Overall, 2012 has been a year of great progress for Friends of Malabar Headland (FoMH) and the many people in the community who share our vision for the future of Malabar Headland.

On 2 March 2012, the Western Bushland section of Malabar Headland was transferred from the Commonwealth Government to the New South Wales Government for use as a National Park.

The formal process of creating the new National Park in the Western Bushland was completed on 21 November 2012 when the Governor of New South Wales, Professor Marie Bashir, reserved the agreed Western Bushland lands under the National Parks and Wildlife Act, 1974 and assigned them the name Malabar Headland National Park – at last, the Western Bushland is preserved in perpetuity as a National Park.

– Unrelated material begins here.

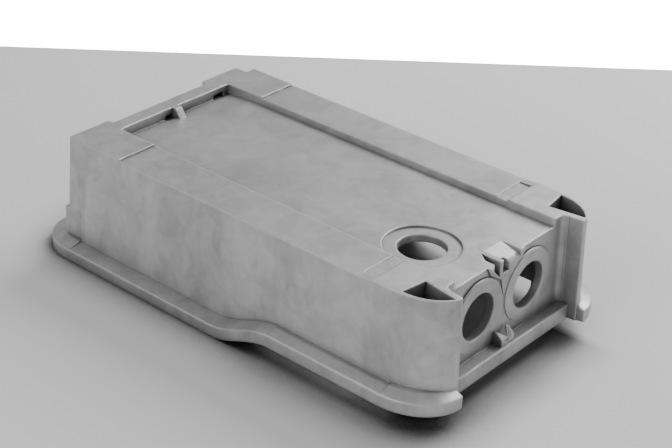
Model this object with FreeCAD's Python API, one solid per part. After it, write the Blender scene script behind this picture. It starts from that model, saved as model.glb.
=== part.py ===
import os
import math
import FreeCAD, Part

V = FreeCAD.Vector
os.makedirs("parts", exist_ok=True)

# ---------------------------------------------------------------------------
# Die cast housing: one thin-walled aluminium casting, open underneath.
# Working axes while building: X runs from the rear rim to the gland end,
# Y across (0 in the middle), Z up from the plane the flange rests on.
# The finished solid is moved so that the centre of its footprint is the origin.
# Millimetres.
# ---------------------------------------------------------------------------

# body
body_len = 265.0          # rear face to gland end face, at the top
half_w = 75.0             # half width at the top
pad_z = 77.0              # top of the corner pads
band_z = 76.2             # top of the long side bands
floor_z = 72.3            # sunk panel between the bands
draft = 0.034             # wall slope, mm per mm
wall = 3.0                # general wall
recess_half_w = 46.0      # half width of the sunk panel
recess_back = 13.9        # where the sunk panel starts behind the rear rim
trough_d = 1.2            # depth of the trough behind the panel
rim_set = 3.9             # middle of the rear face is set in by this
block_l_end = -43.9       # inner end of the rear block on the -Y side
block_r_end = 36.5        # inner end of the rear block on the +Y side
corner_notch = (9.3, 67.7)  # rear corner notch on the +Y side (x, y)
band_x0 = 42.7            # rear end of the lowered band
band_x1 = 224.6           # front end of the lowered band
ramp_x1 = 233.0           # ramp back up to the pad

# corner columns (quarter-oval in plan)
col_cx, col_cy = 243.0, 56.0   # centre of the oval
col_a, col_b = 34.8, 19.0      # half axes at the top
col_in_back = 54.4             # inner flat side at the end face
col_in_front = 55.8            # inner flat side at the front
pk = [(253.8, 55.9), (251.4, 72.4), (276.2, 59.4)]  # pocket corners at the top
pocket_floor = 24.0

# foot flange
rise = 12.4               # the front part of the flange stands this much higher
jog_x0, jog_x1 = 127.0, 172.0
fl_h = 7.6                # edge height of the flange
fl_up = 10.6              # ledge height where it meets the wall
fl_out = 87.0             # half width over the flange
fl_back = -23.4           # rear edge of the flange
fl_back_r = 27.0          # rear corner radius of the flange
fl_front = 284.2          # front edge of the corner lobes
lip_front = 274.8         # front face of the sill between the columns
lip_h = 9.2
ledge_drop = 0.8          # ledge between the corner lobes is this much lower
lobe_x0, lobe_x1 = 9.0, 252.0

# openings
top_hole = (225.2, -21.9, 14.0)
top_cbore_r, top_cbore_d = 22.0, 1.2
end_hole_y = (-24.0, 22.4)
end_hole_z = 45.9
end_hole_r = 14.2
ring_r, ring_t = 21.7, 0.8
gland_in = 3.5            # length of the round sockets behind the end face


def P(x, y, z):
    return V(x, y, z)


def poly_face(pts):
    return Part.Face(Part.makePolygon(pts + [pts[0]]))


def prism_z(pts2, z0, z1):
    f = poly_face([P(x, y, z0) for x, y in pts2])
    return f.extrude(V(0, 0, z1 - z0))


def prism_x(pts_yz, x0, x1):
    f = poly_face([P(x0, y, z) for y, z in pts_yz])
    return f.extrude(V(x1 - x0, 0, 0))


def prism_y(pts_xz, y0, y1):
    f = poly_face([P(x, y0, z) for x, z in pts_xz])
    return f.extrude(V(0, y1 - y0, 0))


def loft_poly(p0, z0, p1, z1):
    w0 = Part.makePolygon([P(x, y, z0) for x, y in p0] + [P(p0[0][0], p0[0][1], z0)])
    w1 = Part.makePolygon([P(x, y, z1) for x, y in p1] + [P(p1[0][0], p1[0][1], z1)])
    return Part.makeLoft([w0, w1], True, True)


def box(x0, x1, y0, y1, z0, z1):
    return Part.makeBox(x1 - x0, y1 - y0, z1 - z0, P(x0, y0, z0))


def oval(cx, cy, a, b, sgn, off, n0=0.0, n1=90.0, steps=0, z=0.0):
    """quarter oval edge from the side (t=0) to the front (t=90)"""
    pts = []
    for i in range(17):
        t = math.radians(n0 + (n1 - n0) * i / 16.0)
        pts.append(P(cx + (a + off) * math.sin(t), sgn * (cy + (b + off) * math.cos(t)), z))
    c = Part.BSplineCurve()
    c.interpolate(pts)
    return c.toShape()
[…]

The Western Bushland offiicially becomes Malabar Headland National Park

The Western Bushland offiicially becomes Malabar Headland National Park

On the other hand there has been frustration: on 9 May 2012, Peter Garrett, MHR for Kingsford Smith, introduced into the House of Representatives the Malabar Headland Protection Bill 2012 which, if passed, is intended to ensure the protection in perpetuity of Malabar Headland as National Park and public open space. The bill has not completed its passage through the Commonwealth Parliament and its future is uncertain due to the ongoing dispute concerning the New South Wales Rifle Association’s continuing occupancy of the long bore rifle range on Malabar Headland.

With the Commonwealth deciding to abandon its appeal against the NSW Supreme Court decision in favour of the NSWRA earlier this year, FoMH hopes that the Commonwealth and the NSWRA can find another way to resolve their differences.

We believe it would be in the interests of all parties if a satisfactory new home could be found for the NSWRA. Were this to happen, the rifle range site could be remediated and handed over to the people of NSW as a community park and the Eastern Bushland could be transferred to New South Wales as the second stage of Malabar Headland National Park.

Throughout the year, FoMH’s two bushcare groups continued their regeneration activities. Both groups work for four hours each week, pulling out weeds and bagging and removing seed heads, and collecting litter. Each year our goups contribute over 1500 person hours of effort to ensure that the magnificent native flora of the Western and Eastern Bushland is not overrun by invasive weeds.

Bitou Bush and Lantana removed from the Western Bushland in December 2012. The Sunday bushcare group have been active in a section of the new National Park where Bitou Bush and Lantana were growing strongly.

Bitou Bush and Lantana removed from the Western Bushland in December 2012. The Sunday bushcare group have been active in a section of the new National Park where Bitou Bush and Lantana were growing vigorously.

FoMH wishes its many friends all the best for the festive season and the new year. We also say thank you to our local members in the Commonwealth and State parliaments, Randwick councillors and the many Commonwealth, State and Randwick Council officers who have worked hard to create a Malabar Headland National Park and plan for further protection and remediation of other parts of the Headland in the years ahead.